The Javan Rhinoceros  was once common in Java, Sumatra, the  Malay Peninsula and on the Asian continent. The last Javan Rhino outside Java was killed in Vietnam in 2010. The only Javan Rhinos alive in the world today live in the Udjung Kulon National Park on the western tip of Java next to the Sunda Straits which divide Java from Sumatra.  The population in Udjung Kulon has recently been estimated at 65 individuals which are breeding successfully.
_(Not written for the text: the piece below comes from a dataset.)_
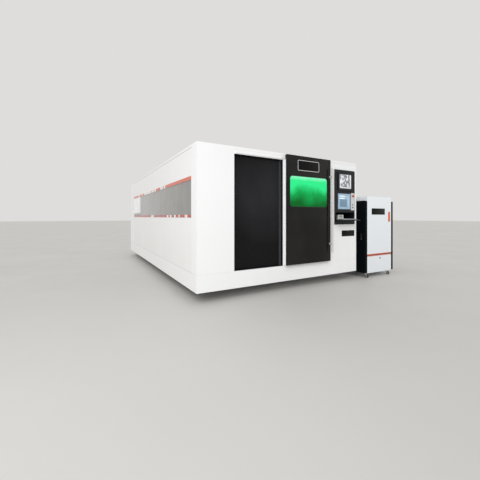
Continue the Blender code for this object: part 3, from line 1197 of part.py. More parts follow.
def slat_pallet():
    """Welded pallet frame with a row of toothed support slats."""
    left = BED_CENTRE - PALLET_WIDTH / 2
    right = BED_CENTRE + PALLET_WIDTH / 2
    top = PALLET_BOTTOM + PALLET_SIDE_HEIGHT
    pallet = block("slat_pallet", (left, PALLET_START, PALLET_BOTTOM), (right, PALLET_END, top))
    cut(pallet, block("pallet_hole",
                      (left + PALLET_SIDE_WIDTH, PALLET_START + PALLET_SIDE_WIDTH, PALLET_BOTTOM - OVERRUN),
                      (right - PALLET_SIDE_WIDTH, PALLET_END - PALLET_SIDE_WIDTH, top + OVERRUN)))
    step = (PALLET_END - PALLET_START - PALLET_SIDE_WIDTH) / (PALLET_CROSSES + 1)
    start = PALLET_START + step
    fuse(pallet, repeat(block("pallet_cross", (left + PALLET_SIDE_WIDTH / 2, start, PALLET_BOTTOM),
                              (right - PALLET_SIDE_WIDTH / 2, start + PALLET_SIDE_WIDTH,
                               PALLET_BOTTOM + PALLET_CROSS_HEIGHT + SHEET)),
                        PALLET_CROSSES, (0, step, 0)))
    clear = PALLET_END - PALLET_START - 2 * PALLET_SIDE_WIDTH
    slats = max(2, int(clear / SLAT_PITCH))
    pitch = clear / slats
    first = PALLET_START + PALLET_SIDE_WIDTH + (pitch - SLAT_THICKNESS) / 2
    slat = extrusion("slats", slat_outline(), first, first + SLAT_THICKNESS, "Y")
    fuse(pallet, repeat(slat, slats, (0, pitch, 0)))
    dress(DARK_STEEL, pallet)


def slag_tray():
    """Open sheet tray on the bed's cross beams, under the slats."""
    low = SIDE_BEAM_BOTTOM + CROSS_BEAM_SIZE + FIT
    tray = pan("slag_tray", (BED_CENTRE - BED_INNER + TRAY_MARGIN, BED_START + END_BEAM_WIDTH + TRAY_MARGIN, low),
               (BED_CENTRE + BED_INNER - TRAY_MARGIN, BED_END - END_BEAM_WIDTH - TRAY_MARGIN, low + TRAY_WALL_HEIGHT),
               SHEET, (0, 0, 1))
    dress(STEEL, tray)


def cabinet():
    """Control cabinet: shell, side panels, front panel, access door and laser source."""
    shell = pan("cabinet_body", (CABINET_LEFT, CABINET_SHELL_FRONT, CASTOR_HEIGHT),
                (CABINET_RIGHT, CABINET_BACK, CABINET_TOP), SHEET, (0, -1, 0))
    fuse(shell, block("cabinet_rail",
                      (CABINET_LEFT + SHEET / 2, CABINET_SHELL_FRONT, CABINET_SEAM - CABINET_STRIP_HEIGHT),
                      (CABINET_RIGHT - SHEET / 2, CABINET_SHELL_FRONT + CABINET_FRONT_DEPTH, CABINET_SEAM)))
    for x, y in castor_places():
        half = CASTOR_PLATE_SIZE / 2
        fuse(shell, block("castor_plate", (x - half, y - half, CASTOR_HEIGHT - CASTOR_PLATE),
                          (x + half, y + half, CASTOR_HEIGHT + SHEET / 2)))
    dress(WHITE, shell)
    low = CASTOR_HEIGHT + CABINET_SIDE_LIFT
    high = CABINET_TOP - CABINET_CAP
    for name, left in (("left", CABINET_OUTER_LEFT), ("right", CABINET_RIGHT + FIT)):
        outline = rounded((CABINET_FACE, low), (CABINET_BACK, high), [0, 0, CABINET_SIDE_RADIUS, CABINET_SIDE_RADIUS])
        side = extrusion("cabinet_side_" + name, outline, left, left + CABINET_SIDE_THICKNESS, "X")
        dress(BLACK, side)
        if name == "left":
            front = CABINET_FACE + SIDE_HANDLE_SETBACK
            base = low + SIDE_HANDLE_RISE
            outline = rounded((front, base), (front + SIDE_HANDLE_WIDTH, base + SIDE_HANDLE_LENGTH),
                              [SIDE_HANDLE_WIDTH / 3] * 4)
            cut(side, extrusion("side_handle", outline, CABINET_OUTER_LEFT - OVERRUN,
                                CABINET_OUTER_LEFT + SIDE_HANDLE_DEPTH, "X"))
    front = pan("cabinet_front_panel", (CABINET_LEFT, CABINET_FACE, CABINET_SEAM - CABINET_STRIP_HEIGHT / 2),
                (CABINET_RIGHT, CABINET_FACE + CABINET_FRONT_DEPTH, CABINET_TOP), SHEET, (0, 1, 0))
    dress(WHITE, front)
    hinge = new_holder("access_door_hinge", (CABINET_LEFT, CABINET_FACE, CASTOR_HEIGHT))
    access = pan("cabinet_access_door", (CABINET_LEFT, CABINET_FACE, CASTOR_HEIGHT + ACCESS_DOOR_LIFT),
                 (CABINET_RIGHT - ACCESS_DOOR_GAP, CABINET_FACE + CABINET_FRONT_DEPTH,
                  CABINET_SEAM - CABINET_STRIP_HEIGHT / 2 - ACCESS_DOOR_GAP), SHEET, (0, 1, 0))
    attach(access, hinge)
    dress(WHITE, access)
    laser_source()


def laser_source():
    """Rack-sized laser source that stands on the cabinet floor, with two front grips."""
    middle = (CABINET_LEFT + CABINET_RIGHT) / 2
    front = CABINET_FACE + SOURCE_SETBACK
    low = CASTOR_HEIGHT + SHEET + FIT
    source = block("laser_source", (middle - SOURCE_WIDTH / 2, front, low),
                   (middle + SOURCE_WIDTH / 2, front + SOURCE_LENGTH, low + SOURCE_HEIGHT))
    for side in (-1, 1):
        x = middle + side * (SOURCE_WIDTH / 2 - SOURCE_GRIP_INSET)
        centre = low + SOURCE_HEIGHT / 2
        reach = front - SOURCE_GRIP_REACH
        bar = SOURCE_GRIP_HEIGHT / 2
        fuse(source, rod("grip_bar", SOURCE_GRIP_RADIUS, (x, reach, centre - bar), (x, reach, centre + bar), "Z",
                         SMALL_SIDES))
        for height in (centre - bar + SOURCE_GRIP_RADIUS * 2, centre + bar - SOURCE_GRIP_RADIUS * 2):
            fuse(source, rod("grip_leg", SOURCE_GRIP_LEG_RADIUS, (x, reach, height),
                             (x, front + SHEET, height), "Y", SMALL_SIDES))
    dress(RED, source)


def castor_places():
    inset = CASTOR_INSET
    return [(x, y) for y in (CABINET_SHELL_FRONT + inset, CABINET_BACK - inset)
            for x in (CABINET_LEFT + inset, CABINET_RIGHT - inset)]


def castors():
    """Four swivel castors; each fork hangs on its swivel axis and each wheel on its axle."""
    names = ("front_left", "front_right", "rear_left", "rear_right")
    for name, (x, y) in zip(names, castor_places()):
        swivel = new_holder("castor_swivel_" + name, (x, y, SWIVEL_TOP))
        axle_y = y - CASTOR_TRAIL
        fork = castor_fork("castor_fork_" + name, x, y, axle_y)
        attach(fork, swivel)
        wheel = castor_wheel("castor_wheel_" + name, x, axle_y)
        dress(STEEL, fork)
        dress(RUBBER, wheel)


def castor_fork(name, x, y, axle_y):
    """Swivel head, two tapered cheeks and the axle between them."""
    crown = SWIVEL_TOP - SWIVEL_HEIGHT
    half = FORK_TOP_WIDTH / 2
    end = [(axle_y + FORK_END_RADIUS * math.cos(math.radians(angle)),
            WHEEL_RADIUS + FORK_END_RADIUS * math.sin(math.radians(angle)))
           for angle in range(180, 361, 45)]
    outline = end + [(y + half, crown), (y - half, crown)]
    fork = extrusion(name, outline, x - FORK_OUTER, x + FORK_OUTER, "X")
    cut(fork, block("fork_gap", (x - FORK_INNER, axle_y - OVERRUN - half, -OVERRUN),
                    (x + FORK_INNER, y + OVERRUN + half, crown - FORK_CHEEK)))
    fuse(fork, rod("swivel_head", SWIVEL_RADIUS, (x, y, crown - FORK_CHEEK / 2), (x, y, SWIVEL_TOP), "Z", ROUND_SIDES))
    fuse(fork, rod("axle", AXLE_RADIUS, (x - FORK_INNER - FORK_CHEEK / 2, axle_y, WHEEL_RADIUS),
                   (x + FORK_INNER + FORK_CHEEK / 2, axle_y, WHEEL_RADIUS), "X", SMALL_SIDES))
    return fork


def castor_wheel(name, x, axle_y):
    """Bored wheel with a rounded tread and sunk hub faces."""
    half = WHEEL_WIDTH / 2
    bore = AXLE_RADIUS + AXLE_CLEARANCE
    outer = [(WHEEL_RADIUS - WHEEL_ROUND, half), (WHEEL_RADIUS, half - WHEEL_ROUND)]
    side = [(bore, half - HUB_SINK / 2), (HUB_RADIUS, half - HUB_SINK / 2), (HUB_RADIUS + HUB_SINK, half)]
    upper = side[1:] + outer
    lower = [(radius, -height) for radius, height in reversed(upper)]
    profile = [side[0]] + upper + lower + [(bore, -side[0][1])]
    return turned(name, profile, (x, axle_y, WHEEL_RADIUS), "X", WHEEL_SIDES, closed=True)


clear_scene()
PARTS = new_collection("fiber_laser_cutting_machine")
CUTTERS = new_collection("cutters")
MACHINE = bpy.data.objects.new("machine", None)
PARTS.objects.link(MACHINE)
MACHINE.location = (-(OVERALL_LEFT + CABINET_OUTER_RIGHT) / 2, -(OVERALL_FRONT + OVERALL_BACK) / 2, 0)

WHITE = new_material("white_paint", (0.86, 0.87, 0.88), 0, 0.35)
BLACK = new_material("black_paint", (0.018, 0.018, 0.018), 0, 0.4)
DARK_STEEL = new_material("dark_steel", (0.05, 0.06, 0.07), 0.6, 0.5)
STEEL = new_material("steel", (0.55, 0.55, 0.56), 1, 0.3)
SILVER = new_material("silver_paint", (0.62, 0.62, 0.62), 0.6, 0.35)
GREY = new_material("grey_paint", (0.30, 0.31, 0.33), 0.1, 0.45)
PALE = new_material("pale_plastic", (0.72, 0.70, 0.66), 0, 0.5)
ORANGE = new_material("orange_gloss", (0.70, 0.16, 0.08), 0, 0.25)
RED = new_material("red_plastic", (0.60, 0.03, 0.02), 0, 0.35)
GREEN = new_material("green_laser_glass", (0.02, 0.45, 0.13), 0, 0.1)
FROSTED = new_material("frosted_glass", (0.38, 0.38, 0.38), 0, 0.5)
CLEAR = new_material("clear_glass", (0.75, 0.80, 0.82), 0, 0.1)
RUBBER = new_material("rubber", (0.03, 0.03, 0.03), 0, 0.7)

base_ring()
skirts()
front_portal()
recess_panel()
side_walls()
side_window()
rear_portal()
rear_gate()
roof()
door()
console()
buttons()
keyboard_tray()
bed_frame()
guide_rails()
gantry()
cross_carriage()
z_slide()
laser_head()
slat_pallet()
slag_tray()
cabinet()
castors()
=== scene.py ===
"""Dresses an enclosed laser cutting machine: finishes, sign plates, screens, keys, screws and trim.

It is laid out as an add-on. Run as a script, it builds every piece, then the floor, lamps and camera.
"""

import math

import bmesh
import bpy
from bpy.props import FloatProperty, FloatVectorProperty, IntProperty, PointerProperty
from mathutils import Matrix, Vector


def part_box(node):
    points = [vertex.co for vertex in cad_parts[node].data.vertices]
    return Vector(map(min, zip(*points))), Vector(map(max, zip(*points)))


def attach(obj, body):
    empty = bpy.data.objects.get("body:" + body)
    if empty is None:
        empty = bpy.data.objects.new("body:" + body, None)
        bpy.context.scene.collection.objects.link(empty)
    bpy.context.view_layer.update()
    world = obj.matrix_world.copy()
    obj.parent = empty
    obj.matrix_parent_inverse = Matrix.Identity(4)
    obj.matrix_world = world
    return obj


bl_info = {
    "name": "Laser cutting machine dressing",
    "version": (1, 0, 0),
    "blender": (4, 5, 0),
    "location": "3D View > Sidebar > Laser machine",
    "description": "Finishes, sign plates, screens, keys, screws and trim of a laser cutting machine",
    "category": "Object",
}

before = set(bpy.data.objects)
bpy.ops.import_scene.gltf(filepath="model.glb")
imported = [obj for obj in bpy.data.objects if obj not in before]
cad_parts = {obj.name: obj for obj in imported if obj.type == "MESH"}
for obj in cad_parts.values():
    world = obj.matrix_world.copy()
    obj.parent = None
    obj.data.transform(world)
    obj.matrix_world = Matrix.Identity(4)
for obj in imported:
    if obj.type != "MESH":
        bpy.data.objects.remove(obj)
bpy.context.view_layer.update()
PORTAL_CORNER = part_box("front_portal")[0]
ORIGIN = Vector((PORTAL_CORNER.x, PORTAL_CORNER.y, 0.0))
TURNS = {"x": (0.0, math.pi / 2, 0.0), "y": (math.pi / 2, 0.0, 0.0)}
AXES = {"x": Vector((1, 0, 0)), "y": Vector((0, 1, 0))}
FRONT = Vector((0, -1, 0))
LEFT = Vector((-1, 0, 0))
ALONG = 0.99
SMOOTH_ANGLE = math.radians(40)
BLANK = (0.0, 0.0, 0.0, 1.0)
FULL = (1.0, 1.0, 1.0, 1.0)
CASTORS = ("front_left", "front_right", "rear_left", "rear_right")


def at(x, y, z):
    """A place measured from the enclosure's front left corner on the floor."""
    return ORIGIN + Vector((x, y, z))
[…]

The prehistoric remains of hunted Javan Rhinoceros have been discovered in two places in Borneo, (1)  in the Niah Caves of N. Sarawak and (2) in the Madai Caves of E. Sabah. These discoveries indicate that Javan Rhinoceros were once common in Borneo and died out due to hunting by humans, probably in the last 200-300 years.
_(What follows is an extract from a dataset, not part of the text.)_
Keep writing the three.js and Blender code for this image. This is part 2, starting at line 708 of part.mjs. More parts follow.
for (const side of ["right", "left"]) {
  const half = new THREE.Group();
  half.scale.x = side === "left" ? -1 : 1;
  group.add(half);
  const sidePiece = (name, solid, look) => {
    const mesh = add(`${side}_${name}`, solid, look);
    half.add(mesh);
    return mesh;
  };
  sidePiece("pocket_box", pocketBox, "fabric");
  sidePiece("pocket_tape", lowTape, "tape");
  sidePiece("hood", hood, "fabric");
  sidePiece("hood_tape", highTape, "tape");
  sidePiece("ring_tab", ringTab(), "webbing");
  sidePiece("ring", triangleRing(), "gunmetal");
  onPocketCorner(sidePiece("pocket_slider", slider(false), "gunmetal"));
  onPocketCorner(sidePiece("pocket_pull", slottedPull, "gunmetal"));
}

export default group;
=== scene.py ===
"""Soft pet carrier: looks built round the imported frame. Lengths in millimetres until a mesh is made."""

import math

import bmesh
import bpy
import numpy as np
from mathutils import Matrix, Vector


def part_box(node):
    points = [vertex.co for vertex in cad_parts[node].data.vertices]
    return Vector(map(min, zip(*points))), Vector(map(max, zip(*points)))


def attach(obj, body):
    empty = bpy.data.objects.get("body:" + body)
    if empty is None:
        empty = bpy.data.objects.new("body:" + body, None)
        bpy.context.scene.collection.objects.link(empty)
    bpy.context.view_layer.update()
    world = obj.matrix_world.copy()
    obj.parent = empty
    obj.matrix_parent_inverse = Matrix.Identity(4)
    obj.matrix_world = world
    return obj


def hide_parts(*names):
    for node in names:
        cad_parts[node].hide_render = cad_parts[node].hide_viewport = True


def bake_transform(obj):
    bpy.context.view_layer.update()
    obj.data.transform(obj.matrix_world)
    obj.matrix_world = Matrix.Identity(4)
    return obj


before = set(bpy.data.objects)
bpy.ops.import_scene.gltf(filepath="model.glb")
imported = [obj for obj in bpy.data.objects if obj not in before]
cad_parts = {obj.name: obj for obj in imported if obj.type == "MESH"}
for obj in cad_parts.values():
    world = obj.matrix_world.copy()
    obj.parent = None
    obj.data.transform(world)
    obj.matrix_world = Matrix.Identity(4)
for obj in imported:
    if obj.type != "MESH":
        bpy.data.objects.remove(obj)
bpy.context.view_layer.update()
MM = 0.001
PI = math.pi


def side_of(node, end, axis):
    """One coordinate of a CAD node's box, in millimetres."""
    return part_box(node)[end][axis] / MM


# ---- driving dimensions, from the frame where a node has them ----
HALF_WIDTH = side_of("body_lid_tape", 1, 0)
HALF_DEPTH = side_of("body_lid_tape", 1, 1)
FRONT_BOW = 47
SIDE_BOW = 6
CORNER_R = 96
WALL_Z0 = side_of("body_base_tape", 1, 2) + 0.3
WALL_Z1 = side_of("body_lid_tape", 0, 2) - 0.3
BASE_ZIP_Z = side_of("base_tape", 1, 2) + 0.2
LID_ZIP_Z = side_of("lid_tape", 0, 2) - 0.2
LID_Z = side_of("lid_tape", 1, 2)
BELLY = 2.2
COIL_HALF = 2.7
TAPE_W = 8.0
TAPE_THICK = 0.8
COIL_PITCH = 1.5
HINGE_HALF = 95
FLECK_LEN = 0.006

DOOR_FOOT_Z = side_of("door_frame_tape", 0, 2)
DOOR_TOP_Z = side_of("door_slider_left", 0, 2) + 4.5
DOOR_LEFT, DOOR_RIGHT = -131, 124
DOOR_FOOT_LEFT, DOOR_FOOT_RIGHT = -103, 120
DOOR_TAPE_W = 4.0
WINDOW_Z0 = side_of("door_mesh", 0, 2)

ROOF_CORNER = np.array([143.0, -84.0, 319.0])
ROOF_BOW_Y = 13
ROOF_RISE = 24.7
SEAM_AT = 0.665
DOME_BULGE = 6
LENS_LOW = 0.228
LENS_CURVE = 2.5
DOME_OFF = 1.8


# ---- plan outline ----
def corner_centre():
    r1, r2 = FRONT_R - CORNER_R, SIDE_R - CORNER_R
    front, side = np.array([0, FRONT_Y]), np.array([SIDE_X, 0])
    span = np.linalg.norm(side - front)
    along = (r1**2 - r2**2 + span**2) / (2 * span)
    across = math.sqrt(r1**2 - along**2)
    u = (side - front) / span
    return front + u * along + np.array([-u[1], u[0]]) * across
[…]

Borneo’s plants including it’s figs  evolved in a rain forest habitat where  at least two species of rhinos were very common  and  due to their size and habits would have had a major influence on forest ecology.  For example rhinos love eating fig leaves  and it may be the case that strangling figs  in Section Conosycea  evolved a hemi-epiphytic habit to avoid predation by rhinos of saplings at ground level.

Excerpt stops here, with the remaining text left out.